Dig one layer down and we see the Internet Research Agency and several other arms of Russia’s intelligence community using internet trolls, bots, fake news and social media to destabilize US society. In aggregate, these actions caused so much ill-will and distrust that America still hasn’t recovered. There are still stories coming out in 2019 describing how Russia-directed fake Facebook groups held rallies from opposing factions (e.g. Muslim rights versus white supremacists) across the street from one another to foment violence. An open society is still the best society, but it also needs to guard against outside manipulation. In 2016 Russia’s intelligence community ran circles around the US.
At the bottom of the dirty tricks pile and virtually unmentioned are the successful penetrations of seven states’ voter registers and plans to break into another fourteen prior to the election. Did Putin’s spies succeed in falsifying votes? Not this time. If unchecked, would Russia attempt the same in 2020? Absolutely, which is why the US intelligence community worked tirelessly to keep the 2018 midterms clean. The stakes are high: the 2016 presidential election saw fewer than half of eligible voters turn out. Already jaded citizens don’t need much of a push to conclude that the entire system is rotten and decide that their votes don’t count. The death of democracy could easily follow within decades.

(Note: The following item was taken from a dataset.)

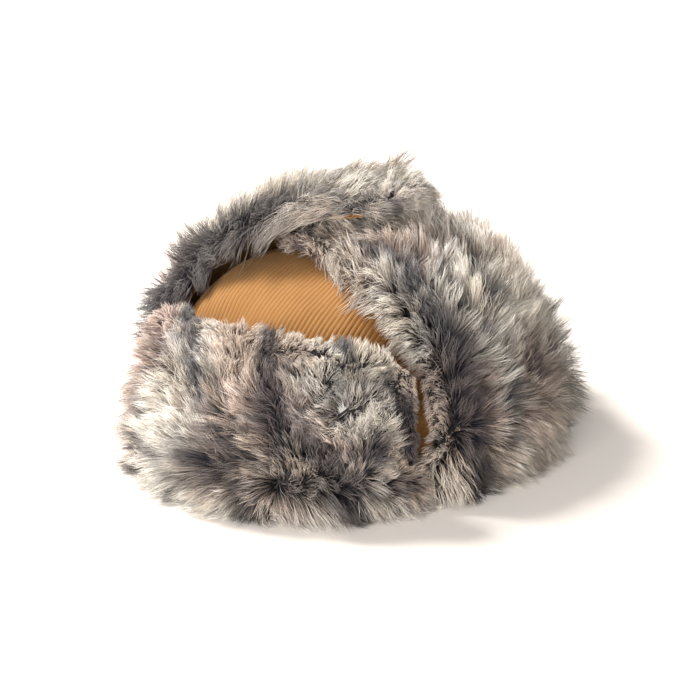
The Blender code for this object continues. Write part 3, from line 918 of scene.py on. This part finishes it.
def hem_grid(layer, profile, angles, side=1.0):
    """Points beside a dome's hem: a row for each angle, a column for each (reach, height)."""
    reach, height = np.array(profile).T
    x = side * (layer[0] + reach) * np.sin(angles)[:, None]
    y = -(layer[1] + reach) * np.cos(angles)[:, None]
    return np.stack([x, y, np.broadcast_to(np.maximum(height, FLOOR_GAP), x.shape)], axis=-1)


def add_fold(name, layer, turns, side, material):
    """The cloth that joins the crown's hem to a flap's."""
    section = [(-0.0008, 0.0004), (0.0003, 0.0003), (0.0014, 0.0004), (0.0021, 0.0010)]
    section += [(0.0023, 0.0022), (0.0023, 0.0040), (0.0023, 0.0062), (0.0023, 0.0088)]
    behind = [(reach - FOLD_THICKNESS, height + FOLD_THICKNESS) for reach, height in section]
    angles = np.radians(np.linspace(*turns, 90))
    outer, inner = hem_grid(layer, section, angles, side), hem_grid(layer, behind, angles, side)
    mesh = solid_sheet(name, outer, inner, flip=side > 0)
    ridge = ridges(arc_lengths(outer, 0)).ravel()
    set_floats(mesh, "ridge", np.concatenate([ridge, ridge]))
    piece = link(name, mesh, material, None)
    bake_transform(piece)


def ring_mesh(name, rings):
    """A closed band from rings that follow its section all the way round."""
    rows, columns = rings.shape[:2]
    index = np.arange(rows * columns).reshape(rows, columns)
    across, along = np.roll(index, -1, axis=0), np.roll(index, -1, axis=1)
    both = np.roll(across, -1, axis=1)
    quads = np.stack([index, along, both, across], axis=-1).reshape(-1, 4)
    return mesh_from(name, rings.reshape(-1, 3), quads)


def ribbing(count):
    """Ribs five points wide, 0 to 1."""
    return 0.5 + 0.5 * np.cos(np.arange(count) * 2 * np.pi / 5)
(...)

If I were writing End of Lies today, I’d make it more about Russia’s massive programs to undermine the US democratic system. Having said that, I’m pleased with End of Lie’s mix of pace, plot lines and characters.
Speaking of Russia interference, I see that Putin has emptied my glass while we’ve been speaking. Can you pass the ice bucket and roll over to my side of the table, Basil?